Alla 61esima edizione della Mostra Internazionale del Nuovo Cinema di Pesaro, Lino Guanciale si è ritagliato un momento speciale lontano dai set per presentare In the Box, cortometraggio diretto da Francesca Staasch. L'attore non solo interpreta uno dei protagonisti, ma firma anche la produzione dell'opera, un'intima esplorazione del disagio interiore, dell'isolamento e della ricerca di conforto nelle pieghe invisibili della quotidianità.
In the Box: quando il dolore implode
Con una durata di 15 minuti, In the Box si presenta come un'opera densa e minimale, dove i dialoghi sono ridotti al minimo e il peso della narrazione ricade tutto sulle sfumature emotive degli interpreti. Al centro del racconto ci sono Marco, Zoe e Laura, tre personaggi apparentemente molto diversi - un uomo comune sulla quarantina, una ragazza ribelle di 25 anni e una signora borghese, algida ed elegante - che condividono però un'identica fragilità emotiva. Invece di esplodere, implodono. Ed è in questo cedimento silenzioso che trovano il contatto umano, in modo inaspettato.
La regista Francesca Staasch costruisce un linguaggio visivo pittorico e non lineare, alternando i registri stilistici per dare forma all'intimità dei suoi personaggi. I temi dell'autolesionismo, della solitudine, della perdita e della possibilità di un'umanità condivisa emergono così senza bisogno di spiegazioni, ma solo grazie a immagini e gesti carichi di senso.

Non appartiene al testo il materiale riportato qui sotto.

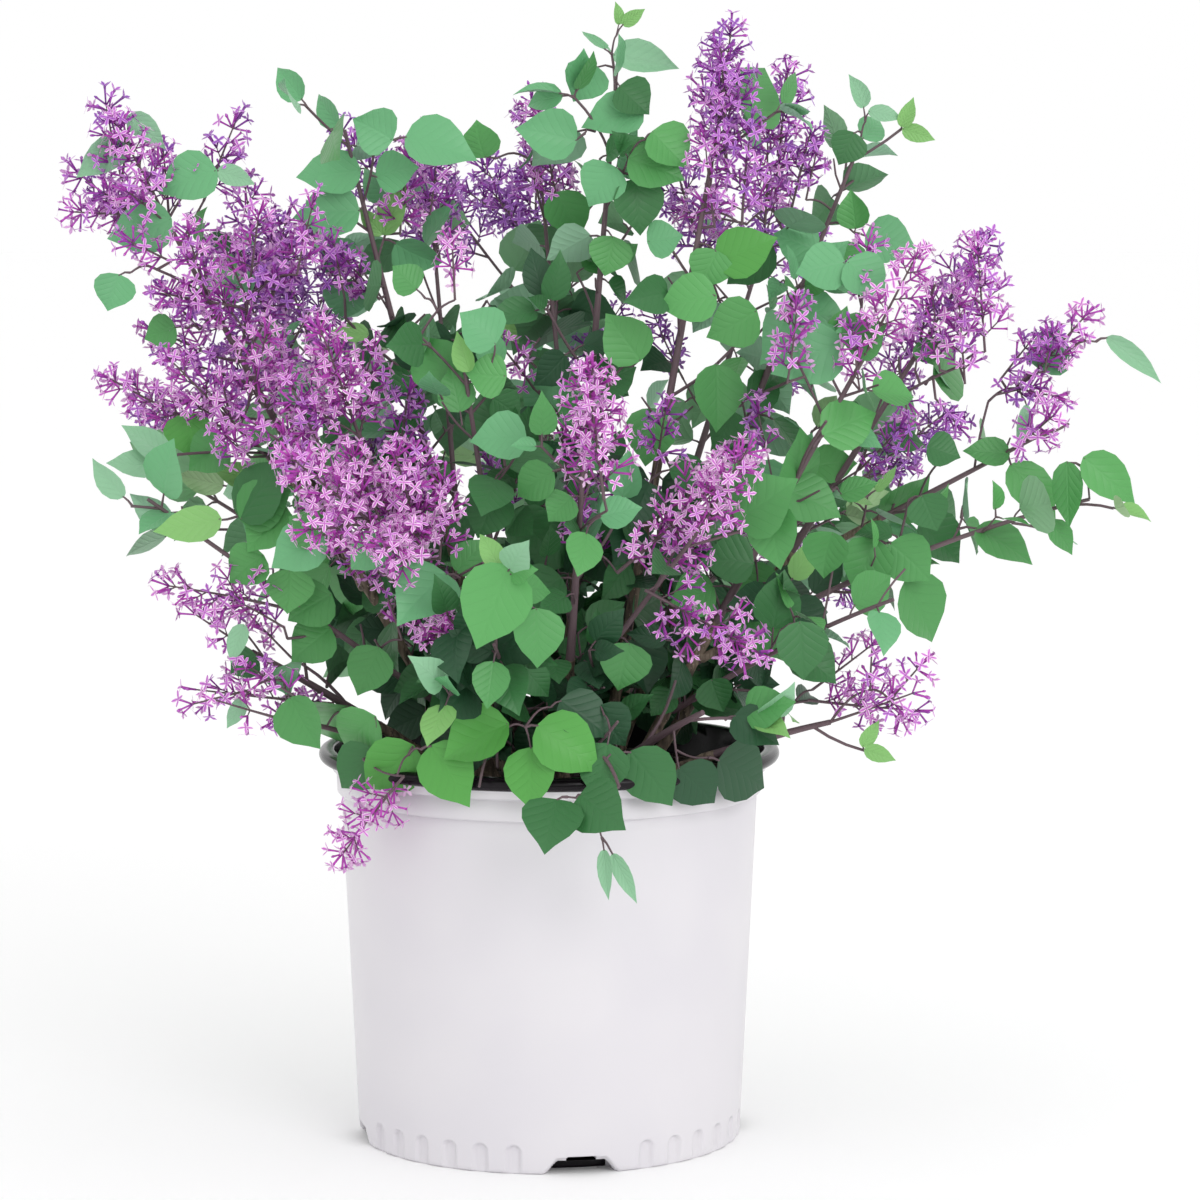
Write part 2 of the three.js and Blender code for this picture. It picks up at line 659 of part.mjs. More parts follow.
class Mass {
  constructor(shoot, room) {
    this.shoot = shoot;
    this.room = room;
    this.chance = new Seeded(shoot.seed);
    this.stems = [];
    this.leaves = [];
    this.grow();
  }
  // Nodes up the stem, each a quarter turn on from the last, with a twig on one side and a leaf on the other.
  grow() {
    const { shoot, chance } = this;
    const stem = shoot.mainStem();
    const leafyShare = shoot.stemEnd - shoot.bare;
    const nodes = Math.max(2, Math.round((shoot.length * leafyShare) / TWIG.internode));
    let turn = chance.between(0, 2 * Math.PI);
    for (let k = 0; k < nodes; k++) {
      const share = (k + HABIT.firstNode) / nodes;
      const radius = shoot.radiusAt(shoot.bare + leafyShare * share);
      const node = { ...placeOn(stem, share), radius, height: k / nodes };
      turn += Math.PI / 2 + chance.between(...HABIT.nodeTurn);
      const [near, far] = [turn, turn + Math.PI].map((angle) => outward(node.along, angle));
      this.growTwig(node, k % 2 === 0 ? near : far);
      this.growLeaf(node.at, node.along, k % 2 === 0 ? far : near);
    }
    this.finish(stem, shoot.flowering, TIP_LENGTH.flowering);
  }
  // A twig leaves at a slant, lifted as the shoot's twigs are, and is shortened until it fits.
  growTwig(node, out) {
    const { shoot, chance, room } = this;
    const length = shoot.spread * (1 - TWIG.crowding * node.height) * chance.between(...HABIT.twig.length);
    const rise = chance.between(...HABIT.twig.rise);
    const way = sum(node.along, rise, out, HABIT.twig.out, UP, shoot.lift).normalize();
    const flowers = shoot.bloom > chance.next();
    const headLength = chance.between(PANICLE.shortest, PANICLE.longest);
    for (const shortened of TWIG.sizesTried) {
      const reach = length * shortened;
      const alongIt = HABIT.twig.checkedAt.map((share) => sum(node.at, 1, way, reach * share));
      if (!room.holds(alongIt, shoot, MARGIN.limb)) continue;
      const end = alongIt[alongIt.length - 1];
      const thick = Math.max(TWIG.tipRadius, node.radius * TWIG.thinning);
      const twig = { points: [node.at, end], ways: [way, way], radii: [thick, TWIG.tipRadius] };
      this.finish(twig, flowers, headLength);
      this.growLeaf(alongIt[1], way, outward(way, chance.between(0, Math.PI)));
      return;
    }
    this.growLeaf(node.at, node.along, out);
  }
  // A leaf stands out and hangs a little, with its face turned up and away from the bush.
  growLeaf(at, along, out) {
    const { chance } = this;
    const { leaf } = HABIT;
    const length = chance.between(LEAF.shortest, LEAF.longest);
    const droop = chance.between(...leaf.droop);
    const tilt = chance.between(...leaf.faceTilt);
    const away = new THREE.Vector3(at.x, at.y, 0).normalize();
    const direction = sum(out, 1, along, leaf.rise, UP, -droop, away, leaf.away);
    this.addLeaf(at, direction, sum(UP, leaf.faceUp, away, leaf.faceAway, out, tilt), length);
  }
  // A stem swells into a flower head, or ends in a pair of young leaves.
  finish(stem, flowers, headLength) {
    const { chance, room, shoot } = this;
    this.stems.push(stem);
    const end = stem.points[stem.points.length - 1];
    const way = stem.ways[stem.ways.length - 1];
    for (const shortened of flowers ? PANICLE.sizesTried : []) {
      const upward = sum(way, 1, UP, shoot.lift * HABIT.headLift);
      const head = new Panicle(end, upward, headLength * shortened);
      if (!room.holds(head.samples(), shoot, MARGIN.limb)) continue;
      stem.head = head;
      return;
    }
    const { young } = HABIT;
    const turn = chance.between(0, Math.PI);
    const root = sum(end, 1, way, -TWIG.tipRadius);
    for (const out of [outward(way, turn), outward(way, turn + Math.PI)]) {
      const length = chance.between(LEAF.shortest, LEAF.longest) * LEAF.youngShare;
      const facing = sum(UP, young.faceUp, out, young.faceOut);
      this.addLeaf(root, sum(out, young.out, way, young.rise), facing, length);
    }
  }
  // A leaf that doesn't fit its space is tried smaller, and then left out.
  addLeaf(root, direction, facing, length) {
    for (const shortened of LEAF.sizesTried) {
      const leaf = new Leaf(root, direction, facing, length * shortened);
      if (!this.room.holds(leaf.samples(), this.shoot, MARGIN.limb)) continue;
      this.leaves.push(leaf);
      return;
    }
  }
  geometry() {
    const stems = this.stems.map((stem) => stemGeometry(stem, stem.head ? PANICLE.sides : TWIG.sides));
    const leaves = this.leaves.map((leaf) => leaf.geometry());
    return toGeometry(fuse([...stems, ...leaves].map(toSolid)));
  }
}

// ---------------------------------------------------------------- the whole bush

function lilacBush() {
  const bush = new THREE.Group();
  const add = (name, geometry, color, roughness) => {
    const finish = new THREE.MeshStandardMaterial({ color, roughness, metalness: 0 });
    const mesh = new THREE.Mesh(geometry, finish);
    mesh.name = name;
    bush.add(mesh);
  };
  add("pot", potGeometry(), COLOURS.potWhite, 0.4);
  add("soil", soilGeometry(), COLOURS.pottingMix, 0.95);
  const shoots = makeShoots();
  const room = new Room(shoots);
  for (const shoot of shoots) {
    if (shoot.bare > 0) {
      const limb = stemGeometry(shoot.limb(), LIMB.sides);
      add((shoot.parent ? "bough_" : "cane_") + shoot.name, limb, COLOURS.bark, 0.8);
    }
    const mass = new Mass(shoot, room);
    add("mass_" + shoot.name, mass.geometry(), shoot.flowering ? COLOURS.blossom : COLOURS.foliage, 0.6);
  }
  return bush;
}

export default lilacBush();
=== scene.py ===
"""A lilac bush in flower in a white nursery pot: its looks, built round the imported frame.

The frame's axes hold: +Z up, the bush's front towards -Y, the origin under the middle of the pot. Plants and pots are
measured in millimetres, so sizes below are in millimetres, and a mesh is turned to metres as it is made.
The bush grows by the same seeded rule as its solids, and finer twigs, leaves and flowers then grow on from those.
"""

import json
import logging
import math
from dataclasses import dataclass, field
from enum import Enum, IntEnum

import bmesh
import bpy
import numpy as np
from mathutils import Matrix, Vector, noise

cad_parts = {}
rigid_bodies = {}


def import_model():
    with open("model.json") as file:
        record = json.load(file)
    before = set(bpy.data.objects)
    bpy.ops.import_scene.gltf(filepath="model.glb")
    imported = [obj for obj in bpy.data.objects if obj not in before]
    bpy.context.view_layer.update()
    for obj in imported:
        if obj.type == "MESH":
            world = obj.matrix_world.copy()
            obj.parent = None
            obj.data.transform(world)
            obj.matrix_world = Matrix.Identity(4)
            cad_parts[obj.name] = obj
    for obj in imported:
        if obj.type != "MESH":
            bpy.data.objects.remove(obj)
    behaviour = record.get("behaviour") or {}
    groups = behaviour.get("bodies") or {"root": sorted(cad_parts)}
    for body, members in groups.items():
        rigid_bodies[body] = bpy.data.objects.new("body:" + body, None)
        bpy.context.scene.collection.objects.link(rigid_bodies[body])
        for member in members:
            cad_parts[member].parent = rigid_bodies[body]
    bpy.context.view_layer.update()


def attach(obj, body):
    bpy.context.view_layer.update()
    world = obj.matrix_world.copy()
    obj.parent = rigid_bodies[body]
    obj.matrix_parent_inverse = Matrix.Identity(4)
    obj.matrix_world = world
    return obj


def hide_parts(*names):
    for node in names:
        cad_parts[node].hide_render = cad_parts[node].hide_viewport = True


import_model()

log = logging.getLogger("lilac")
MM = 0.001
BODY = "root"
SHARP_ANGLE = math.radians(100)
Array = np.ndarray
UP = np.array([0.0, 0.0, 1.0])
LEVEL = np.array([1.0, 1.0, 0.0])


# ---------------------------------------------------------------- small tools


def linear(hex_code: str) -> tuple[float, float, float, float]:
    """Turns an sRGB colour to Blender's linear one.

    Args:
        hex_code: The colour as "rrggbb".

    Returns:
        Linear red, green, blue and an alpha of 1.
    """
    values = [int(hex_code[i : i + 2], 16) / 255 for i in (0, 2, 4)]
    red, green, blue = [v / 12.92 if v <= 0.04045 else ((v + 0.055) / 1.055) ** 2.4 for v in values]
    return red, green, blue, 1.0


def unit(vector: Array) -> Array:
    """Returns the vector at length 1."""
    return vector / max(float(np.linalg.norm(vector)), 1e-12)


def across(along: Array) -> tuple[Array, Array]:
    """Finds two directions across a given one.

    Args:
        along: A unit vector.

    Returns:
        Two unit vectors square to it and to each other.
    """
    level = np.cross(UP, along)
    u = unit(level) if level @ level > 1e-4 else np.array([1.0, 0.0, 0.0])
    return u, unit(np.cross(along, u))


def outward(along: Array, angle: float) -> Array:
    """Returns the direction across a stem at an angle round it."""
    u, v = across(along)
    return u * math.cos(angle) + v * math.sin(angle)


def squared(direction: Array, along: Array) -> Array:
    """Returns the direction made square to another, at length 1."""
    return unit(direction - along * float(direction @ along))


def whole(value: float) -> int:
    """Returns the nearest whole number, with halves going up."""
    return math.floor(value + 0.5)


def segment_distances(points: Array, starts: Array, ends: Array) -> Array:
    """Measures how far points are from straight segments.

    Args:
        points: One point a row.
        starts: Where each segment begins.
        ends: Where each segment ends.

    Returns:
        A row for each point with its distance to each segment.
    """
    lines = ends - starts
    rel = points[:, None, :] - starts[None]
    share = np.clip((rel * lines).sum(2) / (lines * lines).sum(1), 0, 1)
    return np.linalg.norm(rel - share[..., None] * lines, axis=2)


def smooth_step(low: float, high: float, value: Array) -> Array:
    """Returns 0 below low, 1 above high and a soft rise between."""
    t = np.clip((value - low) / (high - low), 0, 1)
    return t * t * (3 - 2 * t)


class Seeded:
    """A repeatable run of numbers from 0 to 1."""

    def __init__(self, seed: int) -> None:
        """Starts the run.

        Args:
            seed: A whole number above 0.
        """
        self.state = seed

    def next(self) -> float:
        """Returns the next number of the run."""
        self.state = self.state * 48271 % 2147483647
        return self.state / 2147483647

    def between(self, low: float, high: float) -> float:
        """Returns the next number, stretched to a range."""
        return low + (high - low) * self.next()

    def pick(self, choices: tuple) -> object:
        """Returns one of the choices."""
        return choices[int(self.next() * len(choices)) % len(choices)]


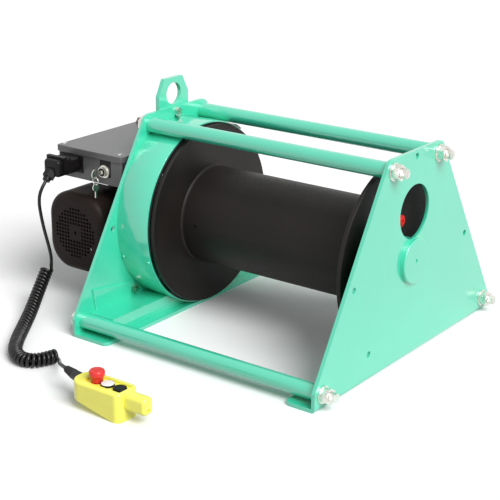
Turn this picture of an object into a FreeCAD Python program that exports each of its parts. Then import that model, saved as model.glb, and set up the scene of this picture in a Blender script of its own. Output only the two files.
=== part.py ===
import FreeCAD, Part
import math
import os
import Sketcher

# Electric wire rope puller.  X runs along the drum axis, Y from the control side (-) to the
# back (+), Z up.  The origin is at floor level, in the middle of the floor bolt pattern.

DIMENSIONS = {
    # frame
    "end_x": 315, "plate_thick": 8, "base_half": 351, "base_edge": 40, "top_z": 446,
    "top_half": 104, "plate_corner": 24, "bend_radius": 9, "right_foot": 71, "left_foot": 96,
    "foot_corner": 14, "tie_top_y": 90, "tie_top_z": 421, "tie_low_y": 323, "tie_low_z": 31.5,
    "tube_dia": 33.7, "tube_wall": 3.2, "rod_dia": 20, "rod_hole": 21, "rod_tail": 34,
    "washer_dia": 37, "washer_thick": 3, "nut_width": 30, "nut_high": 16, "head_high": 13,
    "floor_bolt_x": 279.5, "floor_bolt_y": 250, "floor_hole": 14,
    "side_hole": 13, "side_hole_y": 222, "low_hole_y": 160, "low_hole_z": 58, "top_hole_z": 433,
    "view_hole": 115, "view_hole_z": 317,
    "channel_half": 304, "channel_wide": 67, "channel_top": 42, "channel_wall": 4,
    "pad_thick": 5, "pad_back": 174, "pad_front": 296, "pad_foot": 288, "pad_low": 78, "pad_high": 94,
    # lifting lug
    "lug_thick": 10, "lug_half": 51, "lug_top_half": 31, "lug_shoulder_z": 473, "lug_top_z": 511,
    "lug_eye": 50, "lug_eye_z": 474, "lug_foot_z": 415,
    # drum
    "drum_z": 212.6, "flange_dia": 406, "flange_thick": 10, "barrel_dia": 219, "barrel_wall": 8,
    "left_flange_x": -217, "right_flange_x": 261, "shaft_dia": 44.9,
    "anchor_hole": 6, "anchor_in": 37, "anchor_up": 4, "clamp_y": 17, "clamp_z": 284,
    "gear_modul": 3, "gear_teeth": 80, "gear_wide": 25, "gear_x": -277, "pinion_teeth": 20,
    # drum guard
    "guard_dia": 418, "guard_thick": 3, "guard_edge_x": -221, "strip_thick": 2.5, "strip_wide": 14,
    "strip_end": 13, "bar_angle": 56, "bar_wide": 20, "bar_thick": 4,
    # shaft bearings
    "boss_dia": 100, "boss_lip": 2.4, "boss_proud": 9.4, "cup_dia": 90, "boss_deep": 24,
    "bearing_dia": 75, "bearing_bore": 45, "bearing_wide": 16,
    # motor and gearbox
    "motor_x": -444, "motor_z": 170, "motor_face_y": -200, "cowl_half": 83, "cowl_half_z": 91,
    "cowl_corner": 60, "cowl_face": 16, "cowl_deep": 100, "cowl_wall": 2.5, "body_dia": 140,
    "body_bore": 112, "winding": 10,
    "fin_out": 158, "fins": 28, "fin_thick": 3, "motor_end_y": 26.5, "stator_bore": 72,
    "core_long": 80, "rotor_dia": 71, "motor_shaft": 18.9, "box_y": 106.5, "box_half": 70,
    "box_low_z": 45, "box_top_z": 206, "box_left_x": -496, "box_right_x": -392, "box_wall": 8,
    "neck_dia": 110, "worm_dia": 32, "worm_long": 60, "wheel_drop": 63, "wheel_teeth": 30,
    "wheel_wide": 28, "pinion_shaft": 29.9, "pinion_bearing_x": -340,
    "grille_pitch": 8.5, "grille_hole": 5.6,
    # control box
    "case_left": -520, "case_right": -330, "case_front": -165, "case_back": 135, "case_low": 288,
    "case_top": 355, "case_wall": 2.5, "lid_thick": 3, "lid_over": 2.5, "lid_rim": 11,
    # connector and key switch
    "plug_x": -478, "plug_z": 322, "key_x": -377, "key_z": 319,
    # pendant
    "pend_left": -80, "pend_right": 48, "pend_y": -579, "pend_half": 30, "pend_split": 30,
    "pend_top": 60, "pend_round": 27, "pend_square": 14, "pend_rise": 24, "nose_end": 97,
    "nose_half": 14, "nose_low": 22, "nose_top": 58, "stop_x": -31, "raise_x": -4, "lower_x": 27, "push_dia": 27, "stop_stem": 24,
    "stop_head": 31,
    # cord
    "cord_dia": 7.7, "coil_dia": 31,
}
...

Lino Guanciale a Pesaro nel ruolo inedito di produttore

Pur impegnato su altri set, Lino Guanciale non ha voluto mancare alla proiezione del corto a Pesaro 2025, dove ha raccontato il senso profondo di questo progetto: "Quando si è nella posizione per farlo, è bene secondo me cercare di scommettere su orizzonti di libertà creativa per sé, come interprete, ma anche per energie per cui si ritiene che valga la pena".
E sul ruolo di produttore ha aggiunto: "Buttarsi nella produzione in questo momento è un gesto di resistenza. Che il comparto sia in crisi è sotto gli occhi di tutti, i titoli di coda che vedete alla fine di un film rappresentano posti di lavoro".
Il cinema come spazio di ascolto
In the Box è anche una riflessione sulla potenza del silenzio. "Stare zitti è il miglior esercizio possibile per creare un ascolto", ha spiegato l'attore, "con leggerezza e immaginazione si possono affrontare temi apparentemente insondabili o troppo vasti per essere portati al pubblico".
Un'idea di cinema che non ha bisogno di alzare la voce per farsi ascoltare, ma che sceglie di guardare in profondità.